She clearly had a better memory than I (which isn't difficult) because the last time we'd met had been about 12 years ago, at university. Now she's living around the corner with her husband and two small boys (the same age as mine, more or less), and living in a house filled with the detritus of children, as mine is, and working as a part-time journalist, just like I try to do. I don't know what these similarities prove - nothing, probably, except that twentysomethings who think the world is wide open and waiting for them sometimes end up as thirtysomethings in a quiet suburb of north London.

Anyway, I went round to her house for lunch, and we talked about children and gardens and guinea pigs and broken nights, and, briefly, our former lives. It did not fill me with desire to be 18 years old again - much as I enjoyed that bit of my past - for it now seems so very distant. This is strange, because for the best part of a decade, most of my friends were the ones I made at Cambridge, and I still measured the years in terms of when I graduated. By the time I'd hit 30, however, it was too long ago to matter.

Since then, I've ignored the occasional invitation that arrives for a college reunion. What would I say to Hearty Harry, or Jolly Jeremy, or that peculiarly unsettling girl who lived in the room next door to me and talked to her six glass-eyed teddy bears in between an endless round of prayer meetings? And what would they say to me? Very little, I expect, unless to comment on how much older we have all become.
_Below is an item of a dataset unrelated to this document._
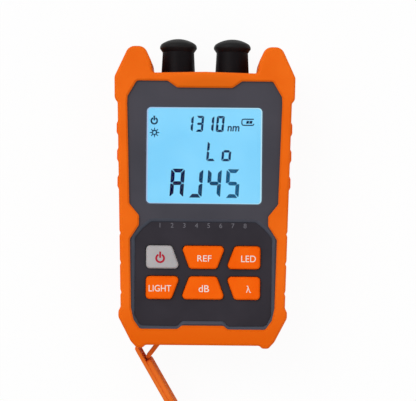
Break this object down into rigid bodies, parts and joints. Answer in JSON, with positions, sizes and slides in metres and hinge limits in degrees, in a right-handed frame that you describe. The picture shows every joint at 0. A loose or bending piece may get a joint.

But last month an old friend called Marion phoned me up and said, "Come round to tea." We first met at college, where we shared an abiding passion for chocolate, and then sadly lost touch with each other (although I later heard she'd set up a chocolate mail-order company, which was heartening news). Marion told me that she still saw a few other people from university, and that they were also coming to tea. So I turned up last Saturday - and everyone looked exactly the same as before. It was quite spooky. Henry - a former revolutionary socialist - was there with his wife and two children, waving his hands around just as he used to and shouting when he got excited, only this time he was telling us about his rapidly expanding computer company, instead of how to rescue the downtrodden masses. He gives his employees free Jaffa cakes, apparently, and last year he was runner-up in the Boss of the Year competition.

Then there was Sam, another stalwart teenage leftie who seemed remarkably unchanged, except for the fact that he is also working for a capitalist computer company, and living with his wife and children in prosperous suburbia.

And Phil and Frances came too: a couple who have been together since our second year at university, and who were the first of their generation to have children (twins, who are now eight- and-a-half). I said that it must have been hard becoming parents before anyone else. They nodded, and told me about hellish holidays with childless friends who didn't realise that two-year- olds are often revolting, until a long time after, when they had their own offspring.

Strangely, what we all had in common was the present, rather than the past, which seemed to elude us. There was about 10 minutes of, "Do you remember the time when...", and then we ran out of things to say about Hearty Harry and Jolly Jeremy (not that there was ever very much to say about them). Instead, we moved on to more pressing concerns, like Power Rangers (Sam's son, like mine, is a fan of that odious television programme); and the iniquities of dog-owners who let their animals foul the parks and pavements; and the relative merits of various local restaurants with high-chairs. OK, so the conversation wasn't completely scintillating, but when was it ever so? At college, we were distracted by the effects of too much beer and cannabis; now, by the relentless jabbering of our children. (This realisation that no one else can finish a sentence, despite our university education, in itself represents a kind of contentment.)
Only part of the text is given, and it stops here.